* **Task description**
Please print the full listing exactly.

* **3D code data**

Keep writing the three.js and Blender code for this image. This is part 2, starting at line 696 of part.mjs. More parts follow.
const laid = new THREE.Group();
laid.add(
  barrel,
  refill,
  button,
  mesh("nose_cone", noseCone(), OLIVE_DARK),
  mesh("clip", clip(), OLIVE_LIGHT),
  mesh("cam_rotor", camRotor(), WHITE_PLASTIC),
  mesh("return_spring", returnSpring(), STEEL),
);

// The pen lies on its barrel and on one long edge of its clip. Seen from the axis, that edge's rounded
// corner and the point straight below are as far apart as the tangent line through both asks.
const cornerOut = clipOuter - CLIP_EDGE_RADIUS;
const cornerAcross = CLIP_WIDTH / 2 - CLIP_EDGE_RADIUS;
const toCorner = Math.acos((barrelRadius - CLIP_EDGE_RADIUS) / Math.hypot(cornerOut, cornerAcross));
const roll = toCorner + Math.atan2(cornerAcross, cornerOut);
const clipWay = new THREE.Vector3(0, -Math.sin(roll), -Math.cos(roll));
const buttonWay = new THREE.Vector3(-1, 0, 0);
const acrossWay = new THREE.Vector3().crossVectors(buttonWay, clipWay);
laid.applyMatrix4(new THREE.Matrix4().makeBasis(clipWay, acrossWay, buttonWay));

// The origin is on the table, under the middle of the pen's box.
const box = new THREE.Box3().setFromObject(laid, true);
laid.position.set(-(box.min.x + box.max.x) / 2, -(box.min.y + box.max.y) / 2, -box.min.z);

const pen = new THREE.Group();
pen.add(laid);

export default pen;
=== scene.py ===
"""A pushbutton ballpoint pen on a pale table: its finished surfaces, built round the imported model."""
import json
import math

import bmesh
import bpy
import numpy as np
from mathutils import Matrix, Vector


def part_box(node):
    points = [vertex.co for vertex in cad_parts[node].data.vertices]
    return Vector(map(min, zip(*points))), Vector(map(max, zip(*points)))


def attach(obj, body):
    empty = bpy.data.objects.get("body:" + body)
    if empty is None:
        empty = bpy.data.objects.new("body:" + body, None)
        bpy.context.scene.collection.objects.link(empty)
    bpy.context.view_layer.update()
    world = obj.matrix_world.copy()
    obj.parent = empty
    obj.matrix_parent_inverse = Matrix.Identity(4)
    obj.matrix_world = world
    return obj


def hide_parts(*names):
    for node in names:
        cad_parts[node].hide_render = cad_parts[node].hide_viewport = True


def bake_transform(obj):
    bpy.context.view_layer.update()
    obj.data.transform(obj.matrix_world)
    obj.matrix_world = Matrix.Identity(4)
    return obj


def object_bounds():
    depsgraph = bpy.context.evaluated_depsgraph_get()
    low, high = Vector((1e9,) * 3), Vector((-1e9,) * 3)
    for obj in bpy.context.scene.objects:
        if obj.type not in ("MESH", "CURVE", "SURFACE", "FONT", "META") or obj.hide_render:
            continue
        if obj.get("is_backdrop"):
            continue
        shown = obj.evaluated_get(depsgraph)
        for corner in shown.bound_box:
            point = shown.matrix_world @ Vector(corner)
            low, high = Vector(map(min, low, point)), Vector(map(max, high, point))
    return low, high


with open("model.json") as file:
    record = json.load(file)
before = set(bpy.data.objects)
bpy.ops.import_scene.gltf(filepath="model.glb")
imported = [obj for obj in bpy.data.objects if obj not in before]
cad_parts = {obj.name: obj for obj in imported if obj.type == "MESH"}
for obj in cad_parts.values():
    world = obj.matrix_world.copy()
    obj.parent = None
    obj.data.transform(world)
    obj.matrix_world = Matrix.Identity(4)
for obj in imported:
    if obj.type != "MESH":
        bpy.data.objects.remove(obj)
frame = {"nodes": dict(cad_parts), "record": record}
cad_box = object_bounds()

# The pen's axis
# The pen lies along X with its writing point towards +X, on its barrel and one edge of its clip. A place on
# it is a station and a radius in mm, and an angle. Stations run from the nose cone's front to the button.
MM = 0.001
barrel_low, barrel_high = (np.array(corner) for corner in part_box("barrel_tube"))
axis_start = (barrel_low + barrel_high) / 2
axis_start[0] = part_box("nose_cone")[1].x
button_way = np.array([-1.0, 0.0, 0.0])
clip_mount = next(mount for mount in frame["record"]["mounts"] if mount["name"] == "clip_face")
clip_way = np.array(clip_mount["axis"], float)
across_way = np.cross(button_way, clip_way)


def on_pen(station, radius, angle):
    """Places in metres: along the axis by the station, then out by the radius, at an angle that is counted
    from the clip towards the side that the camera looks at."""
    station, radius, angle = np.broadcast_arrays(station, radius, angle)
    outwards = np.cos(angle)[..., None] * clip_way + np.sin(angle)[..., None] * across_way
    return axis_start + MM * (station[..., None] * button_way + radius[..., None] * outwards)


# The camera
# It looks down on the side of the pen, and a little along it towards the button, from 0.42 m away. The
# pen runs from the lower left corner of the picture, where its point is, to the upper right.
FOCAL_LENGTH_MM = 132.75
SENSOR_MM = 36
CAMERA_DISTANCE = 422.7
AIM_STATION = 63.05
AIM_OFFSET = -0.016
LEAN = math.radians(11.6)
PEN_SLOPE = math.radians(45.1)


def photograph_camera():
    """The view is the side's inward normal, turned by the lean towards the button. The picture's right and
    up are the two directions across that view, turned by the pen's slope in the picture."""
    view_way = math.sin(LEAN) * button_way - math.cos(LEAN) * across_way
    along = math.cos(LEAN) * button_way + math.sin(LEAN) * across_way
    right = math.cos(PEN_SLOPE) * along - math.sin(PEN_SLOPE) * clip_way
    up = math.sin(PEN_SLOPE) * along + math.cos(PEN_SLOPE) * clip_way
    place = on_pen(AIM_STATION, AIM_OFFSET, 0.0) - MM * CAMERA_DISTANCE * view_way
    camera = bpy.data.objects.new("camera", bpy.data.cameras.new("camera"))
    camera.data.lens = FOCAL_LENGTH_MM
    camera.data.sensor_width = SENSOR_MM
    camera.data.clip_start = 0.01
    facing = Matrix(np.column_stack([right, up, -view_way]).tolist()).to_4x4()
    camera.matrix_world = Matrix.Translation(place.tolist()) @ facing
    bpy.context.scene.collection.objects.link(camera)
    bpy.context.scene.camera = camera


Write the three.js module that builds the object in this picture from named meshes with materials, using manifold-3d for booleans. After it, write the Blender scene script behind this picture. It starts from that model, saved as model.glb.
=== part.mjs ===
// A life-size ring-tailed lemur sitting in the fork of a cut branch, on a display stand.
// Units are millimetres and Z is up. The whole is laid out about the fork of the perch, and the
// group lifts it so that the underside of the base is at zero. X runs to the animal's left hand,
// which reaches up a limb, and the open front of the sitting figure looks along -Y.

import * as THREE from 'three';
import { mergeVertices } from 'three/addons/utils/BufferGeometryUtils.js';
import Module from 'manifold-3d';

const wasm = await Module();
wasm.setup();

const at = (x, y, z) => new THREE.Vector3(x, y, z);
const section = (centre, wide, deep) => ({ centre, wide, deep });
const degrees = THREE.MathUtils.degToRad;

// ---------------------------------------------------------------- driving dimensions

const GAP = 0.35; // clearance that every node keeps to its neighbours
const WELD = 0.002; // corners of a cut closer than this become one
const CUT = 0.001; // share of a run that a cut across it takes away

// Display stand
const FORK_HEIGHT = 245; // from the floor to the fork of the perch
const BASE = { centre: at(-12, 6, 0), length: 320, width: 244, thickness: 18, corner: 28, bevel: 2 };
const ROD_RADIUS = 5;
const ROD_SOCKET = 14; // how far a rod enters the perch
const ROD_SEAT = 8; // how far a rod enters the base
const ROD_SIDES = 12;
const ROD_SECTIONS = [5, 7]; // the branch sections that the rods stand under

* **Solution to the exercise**
Keep writing the three.js and Blender code for this image. This is part 2, starting at line 696 of part.mjs. More parts follow.
const laid = new THREE.Group();
laid.add(
  barrel,
  refill,
  button,
  mesh("nose_cone", noseCone(), OLIVE_DARK),
  mesh("clip", clip(), OLIVE_LIGHT),
  mesh("cam_rotor", camRotor(), WHITE_PLASTIC),
  mesh("return_spring", returnSpring(), STEEL),
);

// The pen lies on its barrel and on one long edge of its clip. Seen from the axis, that edge's rounded
// corner and the point straight below are as far apart as the tangent line through both asks.
const cornerOut = clipOuter - CLIP_EDGE_RADIUS;
const cornerAcross = CLIP_WIDTH / 2 - CLIP_EDGE_RADIUS;
const toCorner = Math.acos((barrelRadius - CLIP_EDGE_RADIUS) / Math.hypot(cornerOut, cornerAcross));
const roll = toCorner + Math.atan2(cornerAcross, cornerOut);
const clipWay = new THREE.Vector3(0, -Math.sin(roll), -Math.cos(roll));
const buttonWay = new THREE.Vector3(-1, 0, 0);
const acrossWay = new THREE.Vector3().crossVectors(buttonWay, clipWay);
laid.applyMatrix4(new THREE.Matrix4().makeBasis(clipWay, acrossWay, buttonWay));

// The origin is on the table, under the middle of the pen's box.
const box = new THREE.Box3().setFromObject(laid, true);
laid.position.set(-(box.min.x + box.max.x) / 2, -(box.min.y + box.max.y) / 2, -box.min.z);

const pen = new THREE.Group();
pen.add(laid);

export default pen;
=== scene.py ===
"""A pushbutton ballpoint pen on a pale table: its finished surfaces, built round the imported model."""
import json
import math

import bmesh
import bpy
import numpy as np
from mathutils import Matrix, Vector


def part_box(node):
    points = [vertex.co for vertex in cad_parts[node].data.vertices]
    return Vector(map(min, zip(*points))), Vector(map(max, zip(*points)))


def attach(obj, body):
    empty = bpy.data.objects.get("body:" + body)
    if empty is None:
        empty = bpy.data.objects.new("body:" + body, None)
        bpy.context.scene.collection.objects.link(empty)
    bpy.context.view_layer.update()
    world = obj.matrix_world.copy()
    obj.parent = empty
    obj.matrix_parent_inverse = Matrix.Identity(4)
    obj.matrix_world = world
    return obj


def hide_parts(*names):
    for node in names:
        cad_parts[node].hide_render = cad_parts[node].hide_viewport = True


def bake_transform(obj):
    bpy.context.view_layer.update()
    obj.data.transform(obj.matrix_world)
    obj.matrix_world = Matrix.Identity(4)
    return obj


def object_bounds():
    depsgraph = bpy.context.evaluated_depsgraph_get()
    low, high = Vector((1e9,) * 3), Vector((-1e9,) * 3)
    for obj in bpy.context.scene.objects:
        if obj.type not in ("MESH", "CURVE", "SURFACE", "FONT", "META") or obj.hide_render:
            continue
        if obj.get("is_backdrop"):
            continue
        shown = obj.evaluated_get(depsgraph)
        for corner in shown.bound_box:
            point = shown.matrix_world @ Vector(corner)
            low, high = Vector(map(min, low, point)), Vector(map(max, high, point))
    return low, high


with open("model.json") as file:
    record = json.load(file)
before = set(bpy.data.objects)
bpy.ops.import_scene.gltf(filepath="model.glb")
imported = [obj for obj in bpy.data.objects if obj not in before]
cad_parts = {obj.name: obj for obj in imported if obj.type == "MESH"}
for obj in cad_parts.values():
    world = obj.matrix_world.copy()
    obj.parent = None
    obj.data.transform(world)
    obj.matrix_world = Matrix.Identity(4)
for obj in imported:
    if obj.type != "MESH":
        bpy.data.objects.remove(obj)
frame = {"nodes": dict(cad_parts), "record": record}
cad_box = object_bounds()

# The pen's axis
# The pen lies along X with its writing point towards +X, on its barrel and one edge of its clip. A place on
# it is a station and a radius in mm, and an angle. Stations run from the nose cone's front to the button.
MM = 0.001
barrel_low, barrel_high = (np.array(corner) for corner in part_box("barrel_tube"))
axis_start = (barrel_low + barrel_high) / 2
axis_start[0] = part_box("nose_cone")[1].x
button_way = np.array([-1.0, 0.0, 0.0])
clip_mount = next(mount for mount in frame["record"]["mounts"] if mount["name"] == "clip_face")
clip_way = np.array(clip_mount["axis"], float)
across_way = np.cross(button_way, clip_way)


def on_pen(station, radius, angle):
    """Places in metres: along the axis by the station, then out by the radius, at an angle that is counted
    from the clip towards the side that the camera looks at."""
    station, radius, angle = np.broadcast_arrays(station, radius, angle)
    outwards = np.cos(angle)[..., None] * clip_way + np.sin(angle)[..., None] * across_way
    return axis_start + MM * (station[..., None] * button_way + radius[..., None] * outwards)


# The camera
# It looks down on the side of the pen, and a little along it towards the button, from 0.42 m away. The
# pen runs from the lower left corner of the picture, where its point is, to the upper right.
FOCAL_LENGTH_MM = 132.75
SENSOR_MM = 36
CAMERA_DISTANCE = 422.7
AIM_STATION = 63.05
AIM_OFFSET = -0.016
LEAN = math.radians(11.6)
PEN_SLOPE = math.radians(45.1)


def photograph_camera():
    """The view is the side's inward normal, turned by the lean towards the button. The picture's right and
    up are the two directions across that view, turned by the pen's slope in the picture."""
    view_way = math.sin(LEAN) * button_way - math.cos(LEAN) * across_way
    along = math.cos(LEAN) * button_way + math.sin(LEAN) * across_way
    right = math.cos(PEN_SLOPE) * along - math.sin(PEN_SLOPE) * clip_way
    up = math.sin(PEN_SLOPE) * along + math.cos(PEN_SLOPE) * clip_way
    place = on_pen(AIM_STATION, AIM_OFFSET, 0.0) - MM * CAMERA_DISTANCE * view_way
    camera = bpy.data.objects.new("camera", bpy.data.cameras.new("camera"))
    camera.data.lens = FOCAL_LENGTH_MM
    camera.data.sensor_width = SENSOR_MM
    camera.data.clip_start = 0.01
    facing = Matrix(np.column_stack([right, up, -view_way]).tolist()).to_4x4()
    camera.matrix_world = Matrix.Translation(place.tolist()) @ facing
    bpy.context.scene.collection.objects.link(camera)
    bpy.context.scene.camera = camera


Write the three.js module that builds the object in this picture from named meshes with materials, using manifold-3d for booleans. After it, write the Blender scene script behind this picture. It starts from that model, saved as model.glb.
=== part.mjs ===
// A life-size ring-tailed lemur sitting in the fork of a cut branch, on a display stand.
// Units are millimetres and Z is up. The whole is laid out about the fork of the perch, and the
// group lifts it so that the underside of the base is at zero. X runs to the animal's left hand,
// which reaches up a limb, and the open front of the sitting figure looks along -Y.

import * as THREE from 'three';
import { mergeVertices } from 'three/addons/utils/BufferGeometryUtils.js';
import Module from 'manifold-3d';

const wasm = await Module();
wasm.setup();

const at = (x, y, z) => new THREE.Vector3(x, y, z);
const section = (centre, wide, deep) => ({ centre, wide, deep });
const degrees = THREE.MathUtils.degToRad;

// ---------------------------------------------------------------- driving dimensions

const GAP = 0.35; // clearance that every node keeps to its neighbours
const WELD = 0.002; // corners of a cut closer than this become one
const CUT = 0.001; // share of a run that a cut across it takes away

// Display stand
const FORK_HEIGHT = 245; // from the floor to the fork of the perch
const BASE = { centre: at(-12, 6, 0), length: 320, width: 244, thickness: 18, corner: 28, bevel: 2 };
const ROD_RADIUS = 5;
const ROD_SOCKET = 14; // how far a rod enters the perch
const ROD_SEAT = 8; // how far a rod enters the base
const ROD_SIDES = 12;
const ROD_SECTIONS = [5, 7]; // the branch sections that the rods stand under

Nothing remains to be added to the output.